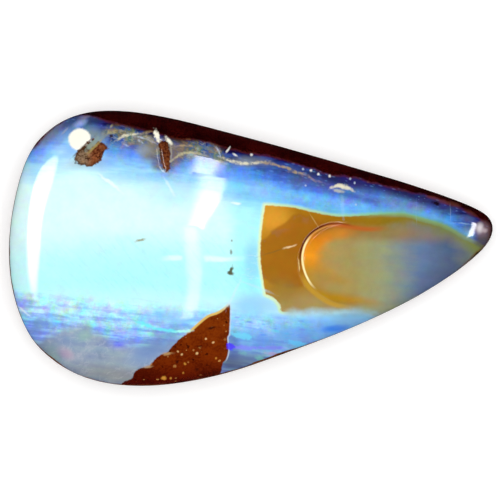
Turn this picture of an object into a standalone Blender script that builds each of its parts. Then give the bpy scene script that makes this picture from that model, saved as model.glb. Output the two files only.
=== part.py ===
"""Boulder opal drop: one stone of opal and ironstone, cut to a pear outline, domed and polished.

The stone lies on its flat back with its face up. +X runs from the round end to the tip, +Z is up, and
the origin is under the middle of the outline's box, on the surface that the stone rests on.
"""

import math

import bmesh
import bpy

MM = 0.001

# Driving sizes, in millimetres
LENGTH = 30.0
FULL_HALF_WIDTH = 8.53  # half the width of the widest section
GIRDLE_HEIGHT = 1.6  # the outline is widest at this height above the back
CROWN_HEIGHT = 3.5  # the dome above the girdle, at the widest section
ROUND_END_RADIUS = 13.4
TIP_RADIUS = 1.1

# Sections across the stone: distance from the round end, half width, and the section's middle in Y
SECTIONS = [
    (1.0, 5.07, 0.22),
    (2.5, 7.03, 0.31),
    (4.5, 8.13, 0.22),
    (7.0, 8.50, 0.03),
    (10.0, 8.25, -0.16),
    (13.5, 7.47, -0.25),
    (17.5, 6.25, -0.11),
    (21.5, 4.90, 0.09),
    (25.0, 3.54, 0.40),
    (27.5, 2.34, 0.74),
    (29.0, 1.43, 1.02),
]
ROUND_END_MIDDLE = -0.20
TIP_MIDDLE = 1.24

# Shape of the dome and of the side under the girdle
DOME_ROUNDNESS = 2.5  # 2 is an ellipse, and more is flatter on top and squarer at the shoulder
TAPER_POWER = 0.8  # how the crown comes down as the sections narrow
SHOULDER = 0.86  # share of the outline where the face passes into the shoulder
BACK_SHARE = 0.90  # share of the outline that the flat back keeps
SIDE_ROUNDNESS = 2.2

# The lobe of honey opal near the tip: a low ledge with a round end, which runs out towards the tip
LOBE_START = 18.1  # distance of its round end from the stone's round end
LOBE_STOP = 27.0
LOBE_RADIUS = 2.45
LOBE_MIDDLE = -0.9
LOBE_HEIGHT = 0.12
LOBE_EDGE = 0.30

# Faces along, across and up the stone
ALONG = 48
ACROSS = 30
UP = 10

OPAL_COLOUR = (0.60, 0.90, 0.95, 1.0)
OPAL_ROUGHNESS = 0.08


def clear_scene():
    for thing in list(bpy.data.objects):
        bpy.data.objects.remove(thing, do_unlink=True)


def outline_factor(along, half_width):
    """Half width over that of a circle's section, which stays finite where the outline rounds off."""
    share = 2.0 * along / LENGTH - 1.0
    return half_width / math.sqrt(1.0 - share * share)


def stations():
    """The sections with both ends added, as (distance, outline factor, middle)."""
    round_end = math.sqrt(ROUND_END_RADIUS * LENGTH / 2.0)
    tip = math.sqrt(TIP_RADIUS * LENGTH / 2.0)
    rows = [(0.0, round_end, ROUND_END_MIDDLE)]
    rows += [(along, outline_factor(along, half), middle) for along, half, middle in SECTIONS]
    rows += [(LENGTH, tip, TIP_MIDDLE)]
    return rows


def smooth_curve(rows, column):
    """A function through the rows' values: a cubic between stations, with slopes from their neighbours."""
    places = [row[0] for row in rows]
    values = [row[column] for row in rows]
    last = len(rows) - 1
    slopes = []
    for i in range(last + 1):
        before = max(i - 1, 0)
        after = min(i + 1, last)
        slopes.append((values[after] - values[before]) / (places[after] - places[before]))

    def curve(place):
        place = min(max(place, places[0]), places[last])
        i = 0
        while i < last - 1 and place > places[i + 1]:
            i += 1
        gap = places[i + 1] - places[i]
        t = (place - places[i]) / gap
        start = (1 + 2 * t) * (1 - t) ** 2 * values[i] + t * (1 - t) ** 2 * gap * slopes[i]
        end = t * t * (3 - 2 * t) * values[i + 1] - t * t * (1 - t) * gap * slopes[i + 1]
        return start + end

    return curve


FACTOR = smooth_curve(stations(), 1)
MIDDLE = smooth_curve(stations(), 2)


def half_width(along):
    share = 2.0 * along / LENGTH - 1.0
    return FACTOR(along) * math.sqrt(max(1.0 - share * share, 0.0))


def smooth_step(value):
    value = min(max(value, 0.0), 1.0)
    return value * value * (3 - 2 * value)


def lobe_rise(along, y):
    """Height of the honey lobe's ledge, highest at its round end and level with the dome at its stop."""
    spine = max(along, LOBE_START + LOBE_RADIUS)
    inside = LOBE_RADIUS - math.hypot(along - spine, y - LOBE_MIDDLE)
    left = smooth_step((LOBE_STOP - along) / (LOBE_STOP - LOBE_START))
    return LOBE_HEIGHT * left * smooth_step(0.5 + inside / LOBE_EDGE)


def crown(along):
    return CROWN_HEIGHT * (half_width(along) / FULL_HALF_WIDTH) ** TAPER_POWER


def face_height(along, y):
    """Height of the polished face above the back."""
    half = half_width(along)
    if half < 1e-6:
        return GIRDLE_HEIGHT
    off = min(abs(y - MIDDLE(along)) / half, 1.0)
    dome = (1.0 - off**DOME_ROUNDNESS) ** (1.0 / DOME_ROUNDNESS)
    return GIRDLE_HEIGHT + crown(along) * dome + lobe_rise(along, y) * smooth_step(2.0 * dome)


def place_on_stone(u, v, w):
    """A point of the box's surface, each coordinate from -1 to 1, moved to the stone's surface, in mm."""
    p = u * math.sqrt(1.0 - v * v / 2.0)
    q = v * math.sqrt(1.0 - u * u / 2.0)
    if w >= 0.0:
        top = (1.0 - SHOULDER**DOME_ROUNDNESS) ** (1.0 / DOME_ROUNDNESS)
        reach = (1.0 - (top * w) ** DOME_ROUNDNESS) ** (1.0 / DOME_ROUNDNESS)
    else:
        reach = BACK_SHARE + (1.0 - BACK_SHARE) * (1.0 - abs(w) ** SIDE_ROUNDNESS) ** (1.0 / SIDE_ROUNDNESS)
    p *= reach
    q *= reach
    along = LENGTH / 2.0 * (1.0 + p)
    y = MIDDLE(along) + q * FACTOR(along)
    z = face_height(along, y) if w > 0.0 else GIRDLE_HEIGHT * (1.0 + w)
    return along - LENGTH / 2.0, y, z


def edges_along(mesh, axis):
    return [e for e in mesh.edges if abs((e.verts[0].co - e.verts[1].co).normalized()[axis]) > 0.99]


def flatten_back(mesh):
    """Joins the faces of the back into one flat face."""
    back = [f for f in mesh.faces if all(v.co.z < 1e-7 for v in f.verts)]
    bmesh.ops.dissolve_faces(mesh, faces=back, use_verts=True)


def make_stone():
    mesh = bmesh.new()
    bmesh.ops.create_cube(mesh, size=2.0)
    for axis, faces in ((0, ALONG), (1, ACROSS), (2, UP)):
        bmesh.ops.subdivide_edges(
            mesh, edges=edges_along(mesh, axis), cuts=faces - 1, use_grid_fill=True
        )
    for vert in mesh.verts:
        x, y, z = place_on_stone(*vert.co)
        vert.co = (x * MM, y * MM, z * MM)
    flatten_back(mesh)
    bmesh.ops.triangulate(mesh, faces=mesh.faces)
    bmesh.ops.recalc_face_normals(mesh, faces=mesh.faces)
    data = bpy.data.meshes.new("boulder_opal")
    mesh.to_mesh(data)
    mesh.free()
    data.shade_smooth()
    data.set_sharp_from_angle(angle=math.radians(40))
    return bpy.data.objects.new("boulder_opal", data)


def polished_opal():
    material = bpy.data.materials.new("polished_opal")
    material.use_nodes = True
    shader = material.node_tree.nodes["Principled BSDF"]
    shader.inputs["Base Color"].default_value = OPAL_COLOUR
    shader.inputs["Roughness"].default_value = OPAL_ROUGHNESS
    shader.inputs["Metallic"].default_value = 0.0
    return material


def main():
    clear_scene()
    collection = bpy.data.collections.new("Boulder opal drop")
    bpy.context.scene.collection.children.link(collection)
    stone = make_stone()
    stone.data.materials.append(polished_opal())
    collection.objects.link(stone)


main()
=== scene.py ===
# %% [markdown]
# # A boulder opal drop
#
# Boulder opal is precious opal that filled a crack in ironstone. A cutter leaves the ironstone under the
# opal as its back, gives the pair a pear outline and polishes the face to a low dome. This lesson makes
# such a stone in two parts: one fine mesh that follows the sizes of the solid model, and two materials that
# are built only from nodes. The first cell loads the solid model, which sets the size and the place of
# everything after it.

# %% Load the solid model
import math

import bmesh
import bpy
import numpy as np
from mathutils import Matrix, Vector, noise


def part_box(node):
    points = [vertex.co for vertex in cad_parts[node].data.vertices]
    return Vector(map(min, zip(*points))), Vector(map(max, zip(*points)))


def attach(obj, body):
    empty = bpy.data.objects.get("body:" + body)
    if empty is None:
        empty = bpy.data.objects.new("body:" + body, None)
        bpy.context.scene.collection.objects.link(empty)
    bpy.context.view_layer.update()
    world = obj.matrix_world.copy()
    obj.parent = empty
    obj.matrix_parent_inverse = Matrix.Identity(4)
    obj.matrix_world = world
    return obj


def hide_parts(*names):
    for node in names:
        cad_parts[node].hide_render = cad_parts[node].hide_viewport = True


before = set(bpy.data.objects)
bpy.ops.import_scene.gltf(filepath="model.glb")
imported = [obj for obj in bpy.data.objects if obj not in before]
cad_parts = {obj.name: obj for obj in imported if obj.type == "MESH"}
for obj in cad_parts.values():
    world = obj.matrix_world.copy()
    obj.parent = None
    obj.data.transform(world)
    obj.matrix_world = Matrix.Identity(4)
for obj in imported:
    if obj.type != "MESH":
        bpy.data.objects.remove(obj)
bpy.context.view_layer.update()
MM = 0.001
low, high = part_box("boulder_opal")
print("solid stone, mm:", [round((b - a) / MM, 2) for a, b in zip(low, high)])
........
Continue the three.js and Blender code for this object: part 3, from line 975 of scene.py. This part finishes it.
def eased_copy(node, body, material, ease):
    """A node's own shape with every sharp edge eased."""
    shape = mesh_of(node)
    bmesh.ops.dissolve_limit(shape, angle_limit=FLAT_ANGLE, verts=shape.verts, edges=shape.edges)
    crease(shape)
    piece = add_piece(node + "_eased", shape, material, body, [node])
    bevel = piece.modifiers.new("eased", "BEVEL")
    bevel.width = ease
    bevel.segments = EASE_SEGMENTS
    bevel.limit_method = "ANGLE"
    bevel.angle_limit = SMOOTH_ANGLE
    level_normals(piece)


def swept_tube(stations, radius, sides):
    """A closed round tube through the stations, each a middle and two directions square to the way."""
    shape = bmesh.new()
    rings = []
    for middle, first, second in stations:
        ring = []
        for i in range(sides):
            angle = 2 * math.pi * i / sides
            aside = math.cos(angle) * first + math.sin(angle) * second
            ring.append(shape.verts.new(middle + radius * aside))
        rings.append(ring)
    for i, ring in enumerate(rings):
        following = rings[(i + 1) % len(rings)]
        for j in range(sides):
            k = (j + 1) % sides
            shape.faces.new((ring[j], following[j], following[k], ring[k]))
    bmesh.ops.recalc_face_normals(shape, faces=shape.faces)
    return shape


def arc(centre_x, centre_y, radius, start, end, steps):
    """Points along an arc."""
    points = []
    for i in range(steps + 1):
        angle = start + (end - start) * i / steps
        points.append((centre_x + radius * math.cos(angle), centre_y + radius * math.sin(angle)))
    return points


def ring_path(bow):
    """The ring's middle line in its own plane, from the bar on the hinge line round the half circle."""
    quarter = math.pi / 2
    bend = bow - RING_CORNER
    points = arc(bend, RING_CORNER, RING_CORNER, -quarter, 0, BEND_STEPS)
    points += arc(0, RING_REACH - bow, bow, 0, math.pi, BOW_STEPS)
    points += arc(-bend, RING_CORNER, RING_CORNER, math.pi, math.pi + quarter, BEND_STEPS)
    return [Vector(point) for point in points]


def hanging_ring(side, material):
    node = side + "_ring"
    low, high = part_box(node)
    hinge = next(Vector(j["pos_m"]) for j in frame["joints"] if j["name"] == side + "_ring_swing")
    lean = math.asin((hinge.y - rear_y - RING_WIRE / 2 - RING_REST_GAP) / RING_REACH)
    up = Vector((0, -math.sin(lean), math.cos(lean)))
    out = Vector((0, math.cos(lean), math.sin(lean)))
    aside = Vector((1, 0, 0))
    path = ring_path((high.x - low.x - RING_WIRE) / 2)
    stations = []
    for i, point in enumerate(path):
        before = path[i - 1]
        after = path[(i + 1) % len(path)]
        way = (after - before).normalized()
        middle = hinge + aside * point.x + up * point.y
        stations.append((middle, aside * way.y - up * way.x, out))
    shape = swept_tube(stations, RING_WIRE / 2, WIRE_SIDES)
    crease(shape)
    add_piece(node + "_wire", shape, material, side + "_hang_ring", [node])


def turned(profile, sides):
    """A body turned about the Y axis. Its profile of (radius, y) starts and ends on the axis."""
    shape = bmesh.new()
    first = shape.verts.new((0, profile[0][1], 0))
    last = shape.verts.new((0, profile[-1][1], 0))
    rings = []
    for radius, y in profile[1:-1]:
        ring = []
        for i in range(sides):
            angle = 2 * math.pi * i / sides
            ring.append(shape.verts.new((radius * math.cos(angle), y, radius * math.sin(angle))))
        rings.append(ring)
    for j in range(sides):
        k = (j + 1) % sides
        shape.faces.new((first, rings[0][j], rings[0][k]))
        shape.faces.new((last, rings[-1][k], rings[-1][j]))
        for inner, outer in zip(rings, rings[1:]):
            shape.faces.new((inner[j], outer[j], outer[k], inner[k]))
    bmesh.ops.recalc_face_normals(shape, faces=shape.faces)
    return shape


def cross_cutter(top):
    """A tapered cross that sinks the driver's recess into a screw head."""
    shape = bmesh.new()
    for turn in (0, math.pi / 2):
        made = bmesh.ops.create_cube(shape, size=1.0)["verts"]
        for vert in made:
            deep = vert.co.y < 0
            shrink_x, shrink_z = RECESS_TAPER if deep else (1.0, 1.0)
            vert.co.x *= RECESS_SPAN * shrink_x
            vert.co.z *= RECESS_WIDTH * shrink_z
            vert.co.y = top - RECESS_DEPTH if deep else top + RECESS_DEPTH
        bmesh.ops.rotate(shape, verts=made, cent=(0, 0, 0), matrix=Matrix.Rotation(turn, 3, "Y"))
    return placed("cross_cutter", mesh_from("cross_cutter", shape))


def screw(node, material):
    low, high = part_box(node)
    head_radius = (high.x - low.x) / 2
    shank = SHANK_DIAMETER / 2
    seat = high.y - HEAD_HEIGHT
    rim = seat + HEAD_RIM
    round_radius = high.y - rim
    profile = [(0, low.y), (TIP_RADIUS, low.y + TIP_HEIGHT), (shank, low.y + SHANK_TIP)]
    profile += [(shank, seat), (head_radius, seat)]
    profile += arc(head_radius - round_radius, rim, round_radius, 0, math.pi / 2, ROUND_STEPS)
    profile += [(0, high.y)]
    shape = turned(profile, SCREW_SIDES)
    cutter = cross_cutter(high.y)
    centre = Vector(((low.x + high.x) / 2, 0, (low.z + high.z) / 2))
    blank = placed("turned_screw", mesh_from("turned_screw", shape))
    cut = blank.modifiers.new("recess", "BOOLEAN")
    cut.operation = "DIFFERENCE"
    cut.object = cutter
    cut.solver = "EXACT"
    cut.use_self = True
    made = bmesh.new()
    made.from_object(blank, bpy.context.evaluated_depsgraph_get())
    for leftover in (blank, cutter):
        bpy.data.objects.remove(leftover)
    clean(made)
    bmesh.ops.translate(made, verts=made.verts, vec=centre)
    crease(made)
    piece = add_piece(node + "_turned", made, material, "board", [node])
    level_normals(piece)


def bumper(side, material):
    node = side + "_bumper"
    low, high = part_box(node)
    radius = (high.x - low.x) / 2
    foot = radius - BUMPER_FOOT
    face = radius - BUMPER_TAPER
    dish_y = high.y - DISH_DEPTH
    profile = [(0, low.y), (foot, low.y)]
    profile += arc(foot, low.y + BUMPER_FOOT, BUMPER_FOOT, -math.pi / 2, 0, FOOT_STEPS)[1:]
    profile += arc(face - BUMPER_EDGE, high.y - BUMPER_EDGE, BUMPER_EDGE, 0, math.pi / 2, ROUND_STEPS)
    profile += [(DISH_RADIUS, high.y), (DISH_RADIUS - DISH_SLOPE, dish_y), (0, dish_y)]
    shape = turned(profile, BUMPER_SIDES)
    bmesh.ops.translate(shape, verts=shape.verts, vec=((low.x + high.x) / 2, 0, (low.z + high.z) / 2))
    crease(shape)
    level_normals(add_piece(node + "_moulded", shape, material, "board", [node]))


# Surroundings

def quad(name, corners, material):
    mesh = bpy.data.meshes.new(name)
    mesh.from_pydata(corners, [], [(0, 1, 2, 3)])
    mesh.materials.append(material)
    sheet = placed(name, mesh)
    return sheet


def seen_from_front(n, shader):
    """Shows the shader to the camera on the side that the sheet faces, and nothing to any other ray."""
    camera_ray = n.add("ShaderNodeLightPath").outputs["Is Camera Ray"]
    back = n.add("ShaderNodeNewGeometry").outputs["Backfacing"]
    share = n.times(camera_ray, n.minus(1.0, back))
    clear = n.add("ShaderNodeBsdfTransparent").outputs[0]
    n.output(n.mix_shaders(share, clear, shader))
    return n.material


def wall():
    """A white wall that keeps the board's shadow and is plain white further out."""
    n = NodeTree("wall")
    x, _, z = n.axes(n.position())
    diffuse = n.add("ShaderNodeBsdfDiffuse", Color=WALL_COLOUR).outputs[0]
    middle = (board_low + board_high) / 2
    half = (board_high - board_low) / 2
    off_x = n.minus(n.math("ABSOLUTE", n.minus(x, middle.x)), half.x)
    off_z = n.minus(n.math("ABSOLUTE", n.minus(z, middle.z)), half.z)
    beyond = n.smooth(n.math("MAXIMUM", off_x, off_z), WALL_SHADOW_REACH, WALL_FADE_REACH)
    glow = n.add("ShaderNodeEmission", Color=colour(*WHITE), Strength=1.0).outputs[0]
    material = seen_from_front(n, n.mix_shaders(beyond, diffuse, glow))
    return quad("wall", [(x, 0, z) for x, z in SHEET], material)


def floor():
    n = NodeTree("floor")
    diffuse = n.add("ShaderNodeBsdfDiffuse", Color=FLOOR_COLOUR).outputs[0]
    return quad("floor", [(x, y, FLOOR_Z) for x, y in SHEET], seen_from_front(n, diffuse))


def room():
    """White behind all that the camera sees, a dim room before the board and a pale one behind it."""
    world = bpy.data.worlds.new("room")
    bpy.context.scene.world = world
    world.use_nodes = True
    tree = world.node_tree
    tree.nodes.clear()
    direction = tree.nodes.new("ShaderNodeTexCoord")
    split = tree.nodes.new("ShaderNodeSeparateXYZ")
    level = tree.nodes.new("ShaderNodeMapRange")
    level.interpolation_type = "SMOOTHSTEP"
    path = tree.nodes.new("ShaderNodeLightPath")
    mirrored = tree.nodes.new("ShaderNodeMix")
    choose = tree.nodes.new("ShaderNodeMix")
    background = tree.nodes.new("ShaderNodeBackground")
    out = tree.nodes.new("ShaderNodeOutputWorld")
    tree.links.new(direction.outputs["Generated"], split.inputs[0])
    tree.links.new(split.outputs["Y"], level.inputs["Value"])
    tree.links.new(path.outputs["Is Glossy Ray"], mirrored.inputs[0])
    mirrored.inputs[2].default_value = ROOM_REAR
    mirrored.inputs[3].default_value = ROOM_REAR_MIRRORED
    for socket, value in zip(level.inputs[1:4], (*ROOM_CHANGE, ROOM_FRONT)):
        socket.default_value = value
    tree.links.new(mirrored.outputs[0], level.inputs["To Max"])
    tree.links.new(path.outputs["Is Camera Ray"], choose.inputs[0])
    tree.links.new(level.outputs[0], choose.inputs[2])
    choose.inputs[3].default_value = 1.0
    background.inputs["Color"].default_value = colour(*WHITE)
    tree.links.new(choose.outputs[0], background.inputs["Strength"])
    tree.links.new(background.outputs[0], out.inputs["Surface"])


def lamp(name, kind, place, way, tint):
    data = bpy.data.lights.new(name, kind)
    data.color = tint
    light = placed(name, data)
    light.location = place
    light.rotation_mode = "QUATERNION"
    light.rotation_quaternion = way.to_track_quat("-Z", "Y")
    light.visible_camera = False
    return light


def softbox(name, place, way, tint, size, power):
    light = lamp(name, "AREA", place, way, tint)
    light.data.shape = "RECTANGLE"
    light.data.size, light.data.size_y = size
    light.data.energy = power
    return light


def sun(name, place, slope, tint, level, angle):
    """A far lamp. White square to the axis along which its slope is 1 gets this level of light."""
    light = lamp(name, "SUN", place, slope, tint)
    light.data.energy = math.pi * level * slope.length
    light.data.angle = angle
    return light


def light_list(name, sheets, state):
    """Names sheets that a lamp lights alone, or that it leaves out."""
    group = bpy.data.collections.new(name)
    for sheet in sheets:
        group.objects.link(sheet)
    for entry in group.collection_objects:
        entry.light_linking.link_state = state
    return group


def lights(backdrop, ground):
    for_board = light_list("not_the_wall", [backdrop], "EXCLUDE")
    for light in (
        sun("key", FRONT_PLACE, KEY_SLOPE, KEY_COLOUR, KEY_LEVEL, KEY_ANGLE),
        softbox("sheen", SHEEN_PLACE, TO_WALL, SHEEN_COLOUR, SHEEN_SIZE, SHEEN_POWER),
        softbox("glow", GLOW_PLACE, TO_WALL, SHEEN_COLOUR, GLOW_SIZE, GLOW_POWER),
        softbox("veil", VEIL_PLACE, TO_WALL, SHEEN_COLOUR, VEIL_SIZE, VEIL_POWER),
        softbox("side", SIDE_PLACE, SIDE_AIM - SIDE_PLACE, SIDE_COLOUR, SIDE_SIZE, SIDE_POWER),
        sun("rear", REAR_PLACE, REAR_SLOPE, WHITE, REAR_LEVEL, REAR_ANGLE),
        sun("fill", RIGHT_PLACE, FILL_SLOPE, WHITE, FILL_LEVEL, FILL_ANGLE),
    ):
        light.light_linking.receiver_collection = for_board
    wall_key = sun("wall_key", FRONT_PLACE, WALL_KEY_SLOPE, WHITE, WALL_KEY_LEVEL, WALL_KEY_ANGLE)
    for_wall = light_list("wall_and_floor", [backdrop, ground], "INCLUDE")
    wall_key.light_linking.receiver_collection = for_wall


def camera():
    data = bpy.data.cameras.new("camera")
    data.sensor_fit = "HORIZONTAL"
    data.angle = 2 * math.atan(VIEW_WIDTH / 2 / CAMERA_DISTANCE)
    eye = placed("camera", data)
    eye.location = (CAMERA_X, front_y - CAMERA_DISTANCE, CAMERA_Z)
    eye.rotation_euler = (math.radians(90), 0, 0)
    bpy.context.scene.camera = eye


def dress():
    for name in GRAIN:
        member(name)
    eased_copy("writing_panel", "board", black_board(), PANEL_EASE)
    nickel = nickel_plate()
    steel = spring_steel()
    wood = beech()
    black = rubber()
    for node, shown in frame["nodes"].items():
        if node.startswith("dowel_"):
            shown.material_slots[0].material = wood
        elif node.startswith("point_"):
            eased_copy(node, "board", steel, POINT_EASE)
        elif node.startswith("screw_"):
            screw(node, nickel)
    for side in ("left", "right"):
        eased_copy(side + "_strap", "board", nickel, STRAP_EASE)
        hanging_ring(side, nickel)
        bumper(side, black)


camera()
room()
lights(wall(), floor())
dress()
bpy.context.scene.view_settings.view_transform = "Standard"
........
Requirement
Your task is to repeat the lines from the one containing "bpy.data.objects.remove(obj)" to the one containing "in zip(low, high)])", both lines included. Leave out every other line.

Answer below
        bpy.data.objects.remove(obj)
bpy.context.view_layer.update()
MM = 0.001
low, high = part_box("boulder_opal")
print("solid stone, mm:", [round((b - a) / MM, 2) for a, b in zip(low, high)])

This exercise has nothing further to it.